Side comment about constructs in the OP question: Using c[$1]
to add collect elements, and the condition NR == FNR
:
While awk
info
document state that referencing an array element will set it's value to null. However, this behavior is not well known, and is not found in any other major programming modern programming language, and is not clearly mentioned in the man awk
, which is usually the first point to look for information.
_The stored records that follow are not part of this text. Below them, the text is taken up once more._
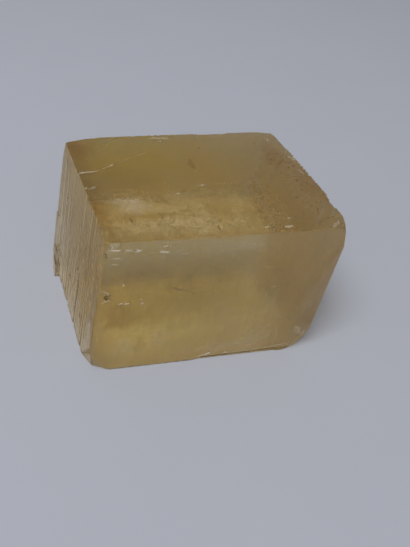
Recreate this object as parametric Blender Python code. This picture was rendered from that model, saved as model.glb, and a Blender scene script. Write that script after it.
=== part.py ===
"""A calcite cleavage rhomb: one honey-coloured crystal that lies on a flat cleavage face.

Calcite splits along three planes, so the crystal is a sheared block.  Its long edge runs along +X,
its front face looks towards -Y, and it rests on the plane Z = 0.  Places on it are given in
millimetres along its three edges (along, back, up) from the lower front left corner.  Its steps
follow the cleavage, so their sides run parallel to the crystal's own edges.
"""

import math
import random

import bmesh
import bpy
from mathutils import Matrix, Vector

# ---- driving dimensions ---------------------------------------------------------------------
MM = 0.001
LONG_EDGE = 55.0            # left to right
DEEP_EDGE = 40.6            # front to back
UP_EDGE = 35.0              # the steep edge, 33 mm high where it leans
BLUNT_ANGLE = math.radians(101.917)    # plane angle at a blunt corner of a calcite cleavage face
WEAR_RADIUS = 0.22          # rounding of the handled edges
SKIN = 1.0                  # how far a cutter stands clear of the face that it cuts
WELD_DISTANCE = 0.02
SEED = 17

HONEY = (0.50, 0.33, 0.10, 1.0)
CRYSTAL_IOR = 1.658
CRYSTAL_ROUGHNESS = 0.25

EDGES = (LONG_EDGE, DEEP_EDGE, UP_EDGE)
ALONG, BACK, UP = range(3)

# Each side: the two directions that its places are given in, and the one that it faces.
SIDES = {
    "left": (BACK, UP, ALONG, False),
    "right": (BACK, UP, ALONG, True),
    "front": (ALONG, UP, BACK, False),
    "rear": (ALONG, UP, BACK, True),
    "top": (ALONG, BACK, UP, True),
}


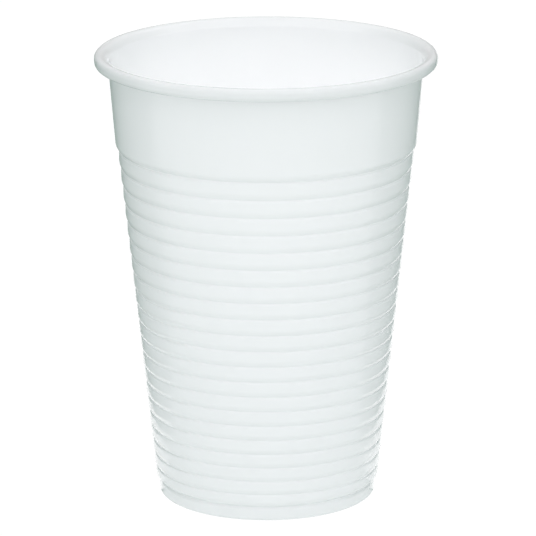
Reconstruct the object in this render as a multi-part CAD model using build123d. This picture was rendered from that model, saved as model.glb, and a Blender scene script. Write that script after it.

Awk info page: http://kirste.userpage.fu-berlin.de/chemnet/use/info/gawk/gawk_12.html#SEC114 look for If you refer to an array element that has no recorded value ...
The info page states: (In some cases, this is unfortunate, because it might waste memory inside awk.)
. It is easy to see how multiple non-awk expert can write a script that will need lot of memory just by 'checking' array entries. Many developer (beginners, and experts) will fail to recognize this pattern, as they are not aware of the side effect. They will assume, from Java/C++/C# that using a.get(k)
will NOT modify a.
The other construct is 'FNR == NR', which is used as a synonym to "am I reading the first file". For the occasional developer, this is not obvious. Easier to tag different input file with TAG=... in the command line.
My advise is to avoid this construct, and use slightly longer, but much easier to read code, borrowing on some ideas for other answers:
awk -F"," '
# Map File
!DATA_TAG { a[$1]=$2; next}
# Main file
($2 in a) {print $1}
' "$map/SC_mapping.csv" DATA_TAG=MAIN "$userdir/file2" > "Impacted_SC.csv"
# Single line, more compact
awk -F"," '!DATA { a[$1]=$2; next} ($2 in a) {print $1}' "$map/SC_mapping.csv" DATA=1 "$userdir/file2" > "Impacted_SC.csv"